A Divided, but Unwavering Heart

In Psalm 4, David is wrestling with his heart.  He’s still in a season of suffering, likely still on the run from Absalom.  Psalm 3 showed us that his heart was full of faith and fixed on the Lord (v. 3), but he’s struggling.  He’s confused and growing impatient.  He wonders how long people will keep coming against him.

But something else is happening in David’s heart, and this is true for every true believer.  Even though his heart is struggling with fear, his heart is also fixed on things that don’t change.  Everyone who has a new heart keeps hanging on to these truths no matter what else they feel.  David’s heart is divided but his faith is unwavering.

This psalm also shows us that David’s faith wasn’t a pie in the sky sentimentality, not just about abstract principles.  His faith wasn’t afraid to call sin sin.  His new heart gave him courage to call his enemies to repentance.

In this psalm, we’ll see David’s distress in verse 1, David’s demands in verses 2-5, and David’s declaration in verses 6-8.

David’s Distress

In verse 1, we see David’s distress.  He says that the Lord has given him relief but he’s praying for yet more relief.  His life is no different than ours.  Deliverance from one difficulty doesn’t result in deliverance from all difficulties.

Nonetheless, David remembers what God has done and it gives him confidence in what God will do.  His prayer in the present is drawing strength from the past, “You have given me relief when I was in distress.  Be gracious to me again!”

But God’s past work isn’t the only thing steadying David’s heart.  The thing most steadying and strengthening for his heart is in the truth of who God says he is, “O God of my righteousness!” or “God of my right.”

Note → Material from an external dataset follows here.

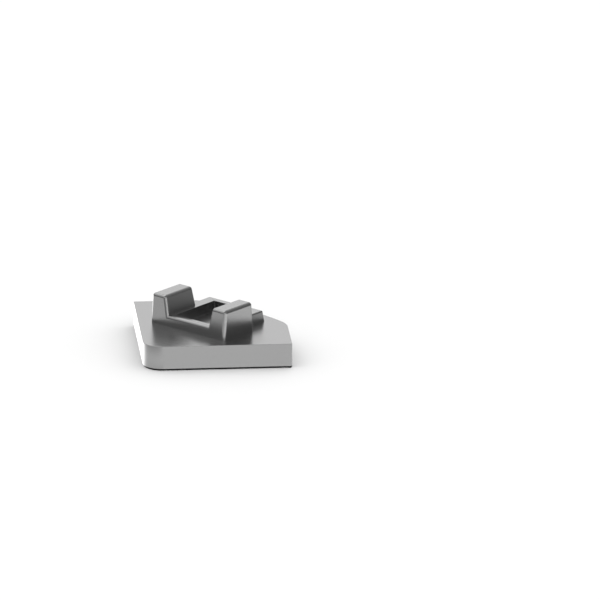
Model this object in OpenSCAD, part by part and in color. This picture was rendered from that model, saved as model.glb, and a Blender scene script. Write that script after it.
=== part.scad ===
/* [Plate] */
// Length of each of the two long straight sides
leg = 18; // [16:0.5:24]
// Thickness of the plate that shows at the end of the profile
plate_t = 3.1; // [2.2:0.1:4]
// Distance from the square corner to the crest of the curved side, along the diagonal
crest_q = 19.2; // [19:0.1:19.4]
// Radius of the curved side
crown_r = 29; // [27:0.5:34]
// Radius that joins the curved side to each short straight side
blend_r = 3.8; // [3:0.1:5]
// Radius of the corner between the two long sides
corner_r = 2.4; // [1:0.1:3]
// Rounding round the edge of the outer face
face_edge_r = 0.3; // [0.1:0.05:0.4]

/* [Plug ring] */
// Distance from the square corner to the front of the plug, along the diagonal
plug_front = 8; // [7:0.05:8.5]
// Width of the ring across the diagonal
ring_w = 8.9; // [8.5:0.1:10]
// Length of the ring along the diagonal
ring_len = 9.3; // [8:0.1:9.5]
// Height of the ring above the plate
ring_h = 1.35; // [1:0.05:2]
// Thickness of each side wall of the ring, at the plate
side_wall = 1.7; // [1.2:0.1:2.2]
// Thickness of the front wall of the ring, at the plate
front_wall = 0.95; // [0.8:0.05:1.6]
// Thickness of the back wall of the ring, at the plate
back_wall = 1.05; // [0.75:0.05:1.4]
// Rounding of the outer edges of the ring
ring_edge_r = 0.2; // [0.1:0.05:0.35]
// Larger rounding of the top of the front wall, between the posts
lead_r = 0.5; // [0.25:0.05:0.6]
// Rounding of the upright corners of the pocket
pocket_r = 0.15; // [0.1:0.05:0.6]

/* [Posts] */
// Overall width across the outer faces of the two posts, at the plate
posts_w = 11.8; // [10.4:0.1:12]
// Gap between the inner faces of the two posts, at the top of the ring
posts_gap = 6.45; // [6:0.05:7.5]
// Length of each post along the diagonal, at the plate
post_len = 5.6; // [4:0.1:6]
// Height of the posts above the plate
post_h = 3.7; // [2.5:0.05:5]
// Rounding of the edges of the posts
post_r = 0.4; // [0.2:0.02:0.5]

/* [Draft] */
// Draft of the front of the plug and of the backs of the posts, in degrees
front_draft = 4; // [1:0.5:6]
// Draft of the sides and the back of the ring, in degrees
ring_draft = 7; // [1:0.5:8]
// Draft of the outer faces of the posts, in degrees
side_draft = 0.5; // [0.25:0.25:4]
// Draft of the inner faces of the posts, in degrees
inner_draft = 12; // [5:0.5:15]

/* [Hidden] */
// How far the plug runs down into the plate, so that the two are one solid
sink = 1.5;
// Reach of a cutting body past the surface that it cuts
over = 1;
// Facets round a ball at the corner of a drafted block
ball_fn = 32;
// Centre of the curved side, and of the arc that joins it to a short side
crown_c = (crest_q - crown_r) / sqrt(2);
blend_x = leg - blend_r;
blend_y = crown_c + sqrt(pow(crown_r - blend_r, 2) - pow(blend_x - crown_c, 2));
// Where the joining arc passes into the curved side
join = crown_r / (crown_r - blend_r);
join_x = crown_c + (blend_x - crown_c) * join;
join_y = crown_c + (blend_y - crown_c) * join;
// Pocket inside the ring
pocket_front = plug_front + front_wall;
pocket_len = ring_len - front_wall - back_wall;
pocket_w = ring_w - 2 * side_wall;
// Distance from the diagonal to the inner face of a post, carried down to the plate
post_inner = posts_gap / 2 - ring_h * tan(inner_draft);

// Disc standing on z = 0, its lower edge rounded by face_edge_r
module edged_disc(r) {
    rotate_extrude($fn = 180) {
        square([r - face_edge_r, plate_t]);
        translate([0, face_edge_r]) square([r, plate_t - face_edge_r]);
        translate([r - face_edge_r, face_edge_r]) circle(face_edge_r, $fn = 32);
    }
}

// Slab as wide as a leg that runs along X past both sides, its lower edges rounded
module edged_slab() {
    translate([-over, 0, 0]) rotate([90, 0, 90]) linear_extrude(leg + 2 * over) {
        translate([face_edge_r, 0]) square([leg - 2 * face_edge_r, plate_t]);
        translate([0, face_edge_r]) square([leg, plate_t - face_edge_r]);
        for (y = [face_edge_r, leg - face_edge_r])
            translate([y, face_edge_r]) circle(face_edge_r, $fn = 32);
    }
}

// What the rounding takes from the square corner
module corner_waste() {
    difference() {
        translate([-over, -over, -over])
            cube([corner_r + over, corner_r + over, plate_t + 2 * over]);
        translate([corner_r, corner_r, 0]) edged_disc(corner_r);
    }
}

// What the joining arc takes from the tip between a short side and the curved side
module tip_waste() {
    difference() {
        translate([0, 0, -over]) linear_extrude(plate_t + 2 * over) polygon([
            [blend_x, blend_y],
            [leg + over, blend_y],
            [leg + over, join_y + over],
            [join_x + (join_x - blend_x), join_y + (join_y - blend_y)],
        ]);
        translate([blend_x, blend_y, 0]) edged_disc(blend_r);
    }
}

// Plate with the outline of the profile: two long sides, two short ones and a curved one
module plate() {
    difference() {
        intersection() {
            edged_slab();
            mirror([1, -1, 0]) edged_slab();
            translate([crown_c, crown_c, 0]) edged_disc(crown_r);
        }
        corner_waste();
        tip_waste();
        mirror([1, -1, 0]) tip_waste();
    }
}

// How far inside a wall, as it stands at the plate, a ball of radius r touches it at height z
function step_in(z, r, draft) = z * tan(draft) + r / cos(draft);

// Block from x0 to x1 and y0 to y1 at the plate, h high above it, that narrows upwards.
// The drafts are those of its faces at x0, x1, y0 and y1, and balls of radius r, each
// touching three faces, round its edges.
module drafted_block(x0, x1, y0, y1, drafts, h, r) {
    hull() for (z = [-sink, h - r],
            x = [x0 + step_in(z, r, drafts[0]), x1 - step_in(z, r, drafts[1])],
            y = [y0 + step_in(z, r, drafts[2]), y1 - step_in(z, r, drafts[3])])
        translate([x, y, z]) sphere(r, $fn = ball_fn);
}

// What the larger rounding takes from the top of the front wall
module lead_waste() {
    centre = plug_front + step_in(ring_h - lead_r, lead_r, front_draft);
    rotate([90, 0, 0]) linear_extrude(ring_w, center = true) difference() {
        polygon([
            [centre, ring_h - lead_r],
            [plug_front - over, ring_h - lead_r + (centre - plug_front + over) * tan(front_draft)],
            [plug_front - over, ring_h + over],
            [centre, ring_h + over],
        ]);
        translate([centre, ring_h - lead_r]) circle(lead_r, $fn = 64);
    }
}

// Low ring that fits inside the profile, with a pocket down to the plate
module ring() {
    difference() {
        drafted_block(plug_front, plug_front + ring_len, -ring_w / 2, ring_w / 2,
            [front_draft, ring_draft, ring_draft, ring_draft], ring_h, ring_edge_r);
        lead_waste();
        translate([pocket_front, -pocket_w / 2, 0]) linear_extrude(ring_h + over) {
            translate([pocket_r, 0]) square([pocket_len - 2 * pocket_r, pocket_w]);
            translate([0, pocket_r]) square([pocket_len, pocket_w - 2 * pocket_r]);
            for (x = [pocket_r, pocket_len - pocket_r], y = [pocket_r, pocket_w - pocket_r])
                translate([x, y]) circle(pocket_r, $fn = 48);
        }
    }
}

// One of the two posts that grip the walls of the profile
module post() {
    drafted_block(plug_front, plug_front + post_len, post_inner, posts_w / 2,
        [front_draft, front_draft, inner_draft, side_draft], post_h, post_r);
}

// The whole cap, moulded in one piece, lying on its outer face
module end_cap() {
    color([0.72, 0.72, 0.73]) translate([-leg / 2, -leg / 2, 0]) {
        plate();
        translate([0, 0, plate_t]) rotate(45) {
            ring();
            post();
            mirror([0, 1, 0]) post();
        }
    }
}

end_cap();
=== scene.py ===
import math

import bmesh
import bpy
import numpy as np
from mathutils import Matrix, Vector


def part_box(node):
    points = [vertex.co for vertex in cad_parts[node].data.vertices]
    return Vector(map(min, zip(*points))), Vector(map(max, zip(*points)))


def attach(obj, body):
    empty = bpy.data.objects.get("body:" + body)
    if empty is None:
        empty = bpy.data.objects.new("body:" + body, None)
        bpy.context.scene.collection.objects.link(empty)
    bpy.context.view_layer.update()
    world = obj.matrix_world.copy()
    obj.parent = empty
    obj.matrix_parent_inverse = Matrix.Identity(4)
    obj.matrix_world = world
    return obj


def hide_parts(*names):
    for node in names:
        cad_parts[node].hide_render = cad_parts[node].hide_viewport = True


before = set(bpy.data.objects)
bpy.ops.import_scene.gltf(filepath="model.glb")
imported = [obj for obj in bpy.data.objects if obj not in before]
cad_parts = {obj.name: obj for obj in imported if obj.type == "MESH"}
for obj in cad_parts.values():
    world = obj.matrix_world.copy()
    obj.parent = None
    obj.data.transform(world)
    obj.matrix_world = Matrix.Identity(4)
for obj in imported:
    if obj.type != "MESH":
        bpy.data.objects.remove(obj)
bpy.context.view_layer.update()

# The cap is one piece, moulded in a hard plastic and painted silver all over. It closes the end of a
# corner profile: a plate with the outline of the profile, and on its back a plug, a low ring with two
# drafted posts, which is pushed into the profile. Every edge has the small rounding of its mould.
# Lengths are in millimetres here, until the finished mesh is scaled.
cad_low, cad_high = [np.array(corner) * 1000 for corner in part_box("end_cap")]
leg = cad_high[0] - cad_low[0]
plate_t = 3.1


def arc(centre, radius, start, end, steps):
    """Points of an arc, and the directions in which they face: centre + radius * (cos t, sin t), where
    t goes from start to end, in degrees, in equal steps."""
    t = np.radians(np.linspace(start, end, steps + 1))
    out = np.stack([np.cos(t), np.sin(t)], -1)
    return np.array(centre) + radius * out, out


def quarter_round(radius, steps):
    """How far a rounded edge steps back from the wall and from the face beyond it, in equal turns that
    start at the wall: radius * (1 - cos t) and radius * (1 - sin t)."""
    t = np.linspace(0, math.pi / 2, steps + 1)
    return radius * (1 - np.cos(t)), radius * (1 - np.sin(t))


def solid_of_rings(name, rings):
    """Closed solid of rings of points, all with as many points: quads join each ring to the next one,
    and a flat face closes the first ring and the last. Points that fall together are merged."""
    count, around = rings.shape[:2]
    ring, i = np.mgrid[0:count - 1, 0:around] * np.array([around, 1])[:, None, None]
    after = (i + 1) % around
    quads = np.stack([ring + i, ring + after, ring + around + after, ring + around + i], -1)
    ends = np.arange(around)[::-1], np.arange(around) + (count - 1) * around
    mesh = bpy.data.meshes.new(name)
    faces = quads.reshape(-1, 4).tolist() + [end.tolist() for end in ends]
    mesh.from_pydata(rings.reshape(-1, 3).tolist(), [], faces)
    clean(mesh)
    solid = bpy.data.objects.new(name, mesh)
    bpy.context.scene.collection.objects.link(solid)
    return solid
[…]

David has been wronged and deeply wounded.  His own son Absalom turned his people away from him and drove him away from his home by telling the people that David wasn’t giving the people justice, that he wasn’t a good enough king and that he could be a better king.  What Absalom did was unjust and was not right.

Even though he’s being accused of wrong, David knows that his identity is safe in God because God is his righteousness.  God is David’s right even when things are going wrong.

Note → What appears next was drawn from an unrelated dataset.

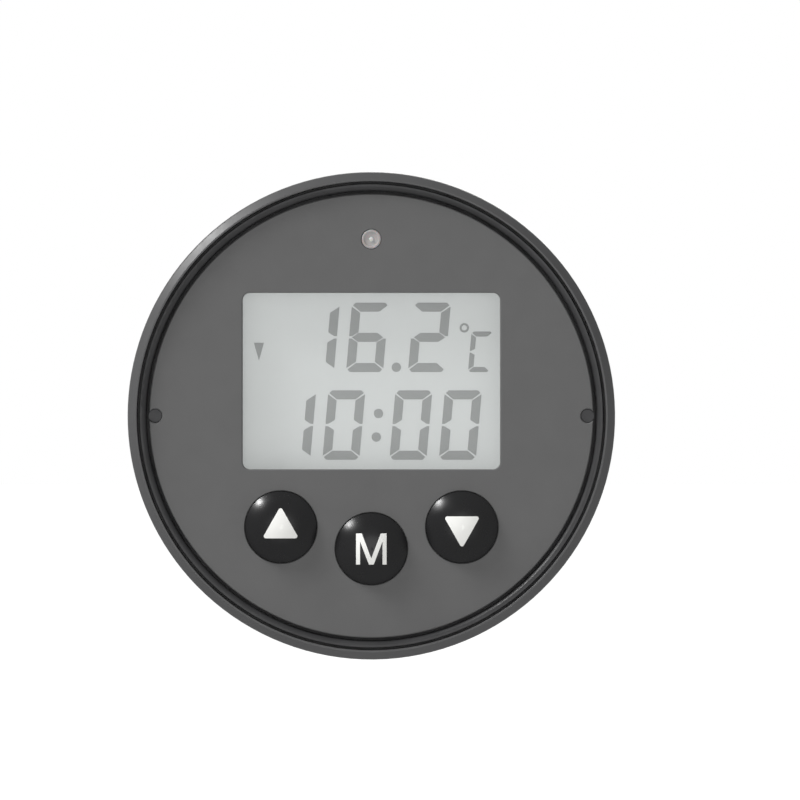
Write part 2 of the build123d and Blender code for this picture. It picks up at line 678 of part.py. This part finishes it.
with BuildPart() as drive_hub:
    tube(51.6, 53.5, 9.0, v=DRUM_RISE)
    with BuildSketch(across(61.6, v=DRUM_RISE)):
        RegularPolygon(HUB_FLATS / 2, 6, major_radius=False)
    extrude(amount=61.6 - 53.5)
    tube(51.6, 60.1, SHAFT_R + 0.02, v=DRUM_RISE, mode=Mode.SUBTRACT)
    chamfer(drive_hub.faces().sort_by(Axis.Y)[-1].edges(), 0.6)
    with BuildSketch(Plane.YZ):
        with Locations((HUB_PIN_DEPTH - SEAT_DEPTH, HEAD_AXIS_Z + DRUM_RISE)):
            Circle(1.02)
    extrude(amount=HUB_FLATS, both=True, mode=Mode.SUBTRACT)
save(drive_hub, "drive_hub")

with BuildPart() as hub_pin:
    with BuildSketch(Plane.YZ):
        with Locations((HUB_PIN_DEPTH - SEAT_DEPTH, HEAD_AXIS_Z + DRUM_RISE)):
            Circle(1.0)
    extrude(amount=HUB_FLATS / 2 - 0.3, both=True)
save(hub_pin, "hub_pin")

# --------------------------------------------------------------------------------------
# Food drum, its lid and the slider that sets the size of a meal

RAIL_R = 27.4
with BuildPart() as drum:
    turn((DRUM_FRONT, 0), (DRUM_FRONT, DRUM_R), (DRUM_BACK, DRUM_R),
         (DRUM_BACK, DRUM_R - DRUM_WALL), (56.0, DRUM_R - DRUM_WALL), (56.0, 10.2),
         (64.2, 10.2), (64.2, 0), v=DRUM_RISE)
    fillet(drum.edges().filter_by(GeomType.CIRCLE).group_by(Axis.Y)[0], 1.2)
    with BuildSketch(across(62.2, v=DRUM_RISE)):
        RegularPolygon(HUB_FLATS / 2 + 0.25, 6, major_radius=False)
    extrude(amount=62.2 - DRUM_FRONT, mode=Mode.SUBTRACT)
    with BuildSketch(across(110.0, v=DRUM_RISE)):
        for rail_side in (-1, 1):
            band(DRUM_R - 0.4, RAIL_R, 1.7, middle=90 + 24.5 * rail_side)
            band(26.3, RAIL_R, 2.6, middle=90 + 22.0 * rail_side)
    extrude(amount=110.0 - 75.2)
    with BuildSketch(Plane.XY.offset(HEAD_AXIS_Z + DRUM_RISE + 15)):
        with Locations((0, SLOT_FRONT + SLOT_LENGTH / 2 - SEAT_DEPTH)):
            RectangleRounded(SLOT_WIDTH, SLOT_LENGTH, 2.0)
    extrude(amount=20, mode=Mode.SUBTRACT)
save(drum, "drum")

with BuildPart() as dose_slider:
    with BuildSketch(across(SLIDER_FRONT + SLIDER_LENGTH, v=DRUM_RISE)):
        band(24.8, 26.0, 22.0)
    extrude(amount=SLIDER_LENGTH)
    with BuildSketch(across(SLIDER_FRONT + 4.0, v=DRUM_RISE)):
        band(25.8, 28.1, 11.0)
    extrude(amount=3.0)
save(dose_slider, "dose_slider")

with BuildPart() as drum_lid:
    tube(DRUM_BACK + 0.1, 117.1, 26.2, v=DRUM_RISE)
    fillet(drum_lid.edges().filter_by(GeomType.CIRCLE).sort_by(Axis.Y)[-1], 1.2)
    with BuildSketch(across(117.1, v=DRUM_RISE)):
        Circle(22.0)
        Rectangle(7.0, 50.0, mode=Mode.SUBTRACT)
    extrude(amount=3.0, mode=Mode.SUBTRACT)
    with BuildSketch(across(117.1, v=DRUM_RISE)):
        with PolarLocations(27.6, 18):
            Circle(2.0)
    extrude(amount=5.0, mode=Mode.SUBTRACT)
    tube(108.7, DRUM_BACK + 0.1, 22.6, 20.8, v=DRUM_RISE)
save(drum_lid, "drum_lid")

# --------------------------------------------------------------------------------------
# Clamp for the rim of the tank

with BuildPart() as clamp_bracket:
    with BuildSketch(lengthwise()):
        with BuildLine():
            Polyline((COVER_BACK, -9.0), (53.5, -9.0), (53.5, SEAT_V + SADDLE), (74.0, SEAT_V + SADDLE),
                     (74.0, JAW_BOTTOM_V), (JAW_BACK, JAW_BOTTOM_V), (JAW_BACK, SEAT_V),
                     (JAW_FRONT, SEAT_V), (JAW_FRONT, JAW_BOTTOM_V), (COVER_BACK, JAW_BOTTOM_V),
                     close=True)
        make_face()
    extrude(amount=BRACKET_W / 2, both=True)
    saddle_corners = clamp_bracket.edges().filter_by(Axis.X).filter_by(
        lambda e: abs(e.center().Z) < 0.01)
    fillet(saddle_corners, 1.0)
    outer_corner = clamp_bracket.edges().filter_by(Axis.X).filter_by(
        lambda e: abs(e.center().Z - SADDLE) < 0.01).sort_by(Axis.Y)[-1]
    fillet(outer_corner, 2.5)
    lower_corners = clamp_bracket.edges().filter_by(Axis.Y).group_by(Axis.Z)[0]
    fillet(lower_corners, 3.0)
    upper_corners = clamp_bracket.edges().filter_by(Axis.Y).group_by(Axis.Z)[-1]
    fillet(upper_corners, 2.0)
    tube(73.0, 77.0, 6.0, v=SCREW_V)
    tube(69.0, 77.0, SCREW_R + RUNNING, v=SCREW_V, mode=Mode.SUBTRACT)
    for screw_x, screw_v in BRACKET_SCREWS:
        tube(COVER_BACK, 53.3, 1.0, x=screw_x, v=screw_v, mode=Mode.SUBTRACT)
save(clamp_bracket, "clamp_bracket")

with BuildPart() as bracket_screws:
    for screw_x, screw_v in BRACKET_SCREWS:
        tube(46.5, COVER_FRONT, 2.3, x=screw_x, v=screw_v)
        tube(COVER_FRONT, 53.2, 0.97, x=screw_x, v=screw_v)
save(bracket_screws, "bracket_screws")

with BuildPart() as jaw_pad:
    block(JAW_FRONT, JAW_FRONT + 1.2, 20.0, 11.0, v=SCREW_V, corner=1.5)
save(jaw_pad, "jaw_pad")

with BuildPart() as clamp_pad:
    tube(67.2, 69.7, 6.0, v=SCREW_V)
    fillet(clamp_pad.edges().filter_by(GeomType.CIRCLE).sort_by(Axis.Y)[0], 0.6)
    tube(68.1, 69.7, 2.0, v=SCREW_V, mode=Mode.SUBTRACT)
save(clamp_pad, "clamp_pad")

KNOB_FRONT = 88.5
KNOB_BACK = 97.0
with BuildPart() as thumb_screw:
    tube(69.9, 95.0, SCREW_R, v=SCREW_V)
    tube(68.2, 69.9, 1.9, v=SCREW_V)
save(thumb_screw, "thumb_screw")

with BuildPart() as clamp_knob:
    tube(KNOB_FRONT, KNOB_BACK, 7.2, v=SCREW_V)
    fillet(clamp_knob.edges().filter_by(GeomType.CIRCLE), 1.0)
    with BuildSketch(across(KNOB_BACK, v=SCREW_V)):
        with PolarLocations(8.6, 8):
            Circle(2.2)
    extrude(amount=KNOB_BACK - KNOB_FRONT - 1.6, mode=Mode.SUBTRACT)
    tube(KNOB_FRONT, 95.1, SCREW_R + 0.02, v=SCREW_V, mode=Mode.SUBTRACT)
save(clamp_knob, "clamp_knob")
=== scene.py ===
"""Looks of the automatic fish feeder: materials, fine detail, camera, lights and floor."""
import json
from math import cos, pi, radians, sin

import bmesh
import bpy
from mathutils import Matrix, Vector


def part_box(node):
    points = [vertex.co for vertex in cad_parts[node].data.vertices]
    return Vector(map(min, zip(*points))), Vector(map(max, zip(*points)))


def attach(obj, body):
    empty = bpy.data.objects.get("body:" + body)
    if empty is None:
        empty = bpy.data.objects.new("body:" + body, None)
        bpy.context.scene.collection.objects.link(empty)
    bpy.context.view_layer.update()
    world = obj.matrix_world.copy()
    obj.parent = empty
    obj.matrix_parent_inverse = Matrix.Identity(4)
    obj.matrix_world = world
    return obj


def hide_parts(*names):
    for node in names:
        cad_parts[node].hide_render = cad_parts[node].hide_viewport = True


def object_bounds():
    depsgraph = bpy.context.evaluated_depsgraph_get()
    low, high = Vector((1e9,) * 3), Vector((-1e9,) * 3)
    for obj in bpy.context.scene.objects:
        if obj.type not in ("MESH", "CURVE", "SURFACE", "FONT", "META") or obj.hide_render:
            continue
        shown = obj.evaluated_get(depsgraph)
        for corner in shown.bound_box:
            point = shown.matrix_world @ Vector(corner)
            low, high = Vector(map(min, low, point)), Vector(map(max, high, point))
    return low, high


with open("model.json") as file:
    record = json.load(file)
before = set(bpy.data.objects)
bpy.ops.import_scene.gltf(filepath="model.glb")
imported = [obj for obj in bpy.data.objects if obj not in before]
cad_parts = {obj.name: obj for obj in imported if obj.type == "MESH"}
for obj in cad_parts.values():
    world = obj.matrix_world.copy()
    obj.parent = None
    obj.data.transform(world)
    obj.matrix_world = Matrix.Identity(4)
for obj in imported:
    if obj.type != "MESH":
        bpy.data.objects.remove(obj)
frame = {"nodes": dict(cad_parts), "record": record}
CAD_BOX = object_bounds()
NODES = frame["nodes"]
MM = 0.001


# ------------------------------------------------------------------ places read from the frame
def middle(node):
    """Middle of a CAD node's box."""
    low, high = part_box(node)
    return (low + high) / 2


HEAD = middle("bezel_ring")                      # the head's axis runs along Y through it
FRONT_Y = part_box("bezel_ring")[0].y
DRUM = middle("drum_lid")                        # the drum's axis is the lid's
SCREW = middle("thumb_screw")
LED = middle("status_led")


def depth_y(depth):
    """Y of a depth in millimetres behind the bezel's front."""
    return FRONT_Y + depth * MM


def depth_of(y):
    """Depth in millimetres behind the bezel's front of a Y."""
    return (y - FRONT_Y) / MM


# ------------------------------------------------------------------ materials
MATERIALS = {}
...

“O God of my righteousness” may be the most important phrase in the psalm.  David’s honor is under attack (v. 2), but he knows that the ultimate basis of his honor is God.  As one commentator says, David “has a basis of identity that transcends the judgments of others – the relation to God.”[1]  God is the one on whom his “rightness” depends.

Who Makes Us Right?

What does your “rightness” depend on?  Your wholeness, your identity?  Who’s judgment are you looking to make your heart feel right?  Maybe you’re desperate for your parents’ approval, so you’re working hard to succeed and prove that you’re better than they thought you could be?  Maybe you’re desperate for friends to like you and want to be around you so you put on masks and turn into whatever you think people want you to be, whatever you think will win their approval?  Maybe you’re desperate for a man or woman to see you as attractive and so you agonize over your appearance?  Maybe you long for the affection of a spouse, someone to soothe the ache in your soul and take away the abiding loneliness, so you drop your standards in order to feel right and whole and safe?  What does your “rightness” depend on?

David knows that the only thing that makes him right is God, “O God of my righteousness!”  He knows that our rightness is finally only a matter that God can decide.  As Isaiah says, “The one who vindicates me is near; who will contend with me?…Who has a case against me?  Let him come near to me!  In truth, the Lord God will help me; who will condemn me?  Indeed, all of them will wear out like a garment; a moth will devour them” (50:8-9, CSB)

Or as Paul says, “If God is for us, who can be against us?” (Rom. 8:31)  And, “We have been declared righteous by faith” (5:1).  In Christ, God is totally for us!  He tells us who we are, makes us right, approves and accepts and affirms us and lavishes affection on us.  Jesus sets us free from performance-based acceptance, freeing us from the slavery of hoping that our parents, friends, work, spouse, or kids will accept us and like us and make us whole.

In David’s distress, he not only remembers what God has done in the past, but more importantly, he remembers who he is in God.  When all else fails, God is his righteousness and his honor.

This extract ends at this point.